Daily Real Estate News November 23, 2009
Driven by the home buyer tax credit, existing-home sales showed another big gain in October with a strong uptrend established over the past seven months, according to the NATIONAL ASSOCIATION OF REALTORS®. At the same time, inventories have continued to decline.
Existing-home sales – including single-family, townhomes, condos and co-ops – surged 10.1 percent to a seasonally adjusted annual rate of 6.10 million units in October from a downwardly revised pace of 5.54 million in Sept., and are 23.5 percent above the 4.94 million-unit level in Oct. 2008. Sales activity is at the highest pace since Feb. 2007 when it hit 6.55 million.
Tax Credit Fuels Surge
Lawrence Yun, NAR chief economist, was surprised at the size of the gain. “Many buyers have been rushing to beat the deadline for the first-time buyer tax credit that was scheduled to expire at the end of this month, and similarly robust sales may be occurring in November,” he said. “There is still a large pent-up demand that can be tapped before the tax credit expires. Our recent consumer survey further shows that 13 percent of successful first-time buyers had a previous contract that was canceled or fell through. There likely are many more buyers who were attempting to purchase but simply ran out of time,” Yun said. (Four of my current first time home buyers can personally attest to this!)

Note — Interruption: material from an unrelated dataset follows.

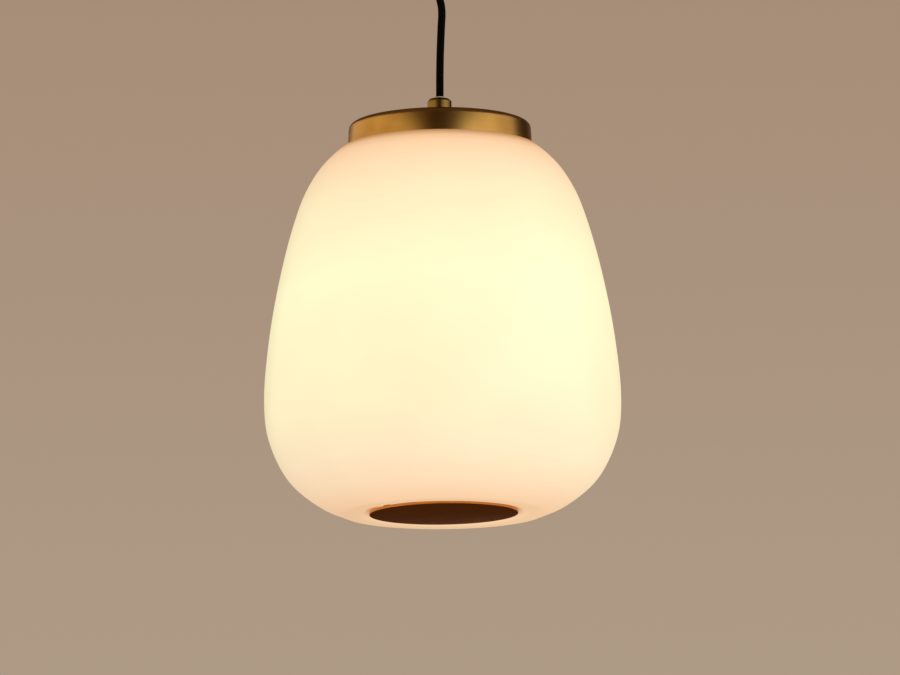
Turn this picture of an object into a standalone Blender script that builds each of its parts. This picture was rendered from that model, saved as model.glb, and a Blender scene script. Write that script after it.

Historically low interest rates also are boosting the market. “Mortgage interest rates last month were the third lowest on record dating back to 1971,” Yun noted. According to Freddie Mac, the national average commitment rate for a 30-year, conventional, fixed-rate mortgage fell to 4.95 percent in Oct. from 5.06 percent in Sept.; the rate was 6.20 percent in Oct. 2008. Last week, Freddie Mac reported the 30-year rate dropped to 4.83 percent.
Inventory Declines
NAR President Vicki Cox Golder said strong demand by first-time buyers is creating some unusual conditions. “In parts of the country, especially in Southwestern states but also in Florida and suburban Washington D.C., we’ve been getting many reports of multiple bids in the lower price ranges with foreclosed properties getting absorbed quickly,” she said. “In fact, low-end inventory has become very tight in many areas and in some cases buyers are becoming more aggressive. In this kind of environment it’s important to work with a REALTOR® who can walk you through the process and help you negotiate a satisfactory deal,” Golder said.
Total housing inventory at the end of Oct. fell 3.7 percent to 3.57 million existing homes available for sale, which represents a 7.0-month supply at the current sales pace, down from an 8.0-month supply in Sept. Unsold inventory totals are 14.9 percent below a year ago.
“The supply of homes on the market is now at the lowest level in over two-and-a half years – we’re getting closer to a general balance between buyers and sellers,” Yun said. The last time the relative housing inventory was this low was in February 2007 when it also was at a 7.0-month supply. (Note: Some zip codes in Northern Virginia have been running as low as a 1.4 month supply! In a normal economy this would be considered a strong sellers’ market. That said, we are seeing prices being bid up by as much as 5-10 percent in those areas.)
“In the second half of 2010, if home values show consistent stabilization or even a modest increase, then home sales could remain at normal healthy levels because consumers would no longer be worried about a price over-correction,” Yun said. He added that low home prices also are contributing to extremely favorable affordability conditions. “With the abnormal drop in home prices over the past few years, the price-to-income ratio has fallen below the historic trend line,” Yun said. “This is adding to the buying power of the typical family, with affordability conditions this year at the highest on record dating back to 1970, but prices are beginning to flatten and are poised to rise next year.”
Single-family home sales rose 9.7 percent to a seasonally adjusted annual rate of 5.33 million in Oct from a pace of 4.86 million in Sept, and are 21.4 percent above the 4.39 million-unit pace in Oct 2008. Existing condominium and co-op sales surged 13.2 percent to a seasonally adjusted annual rate of 770,000 units in Oct from 680,000 in Sep, and are 40.8 percent above the 547,000-unit level a year ago.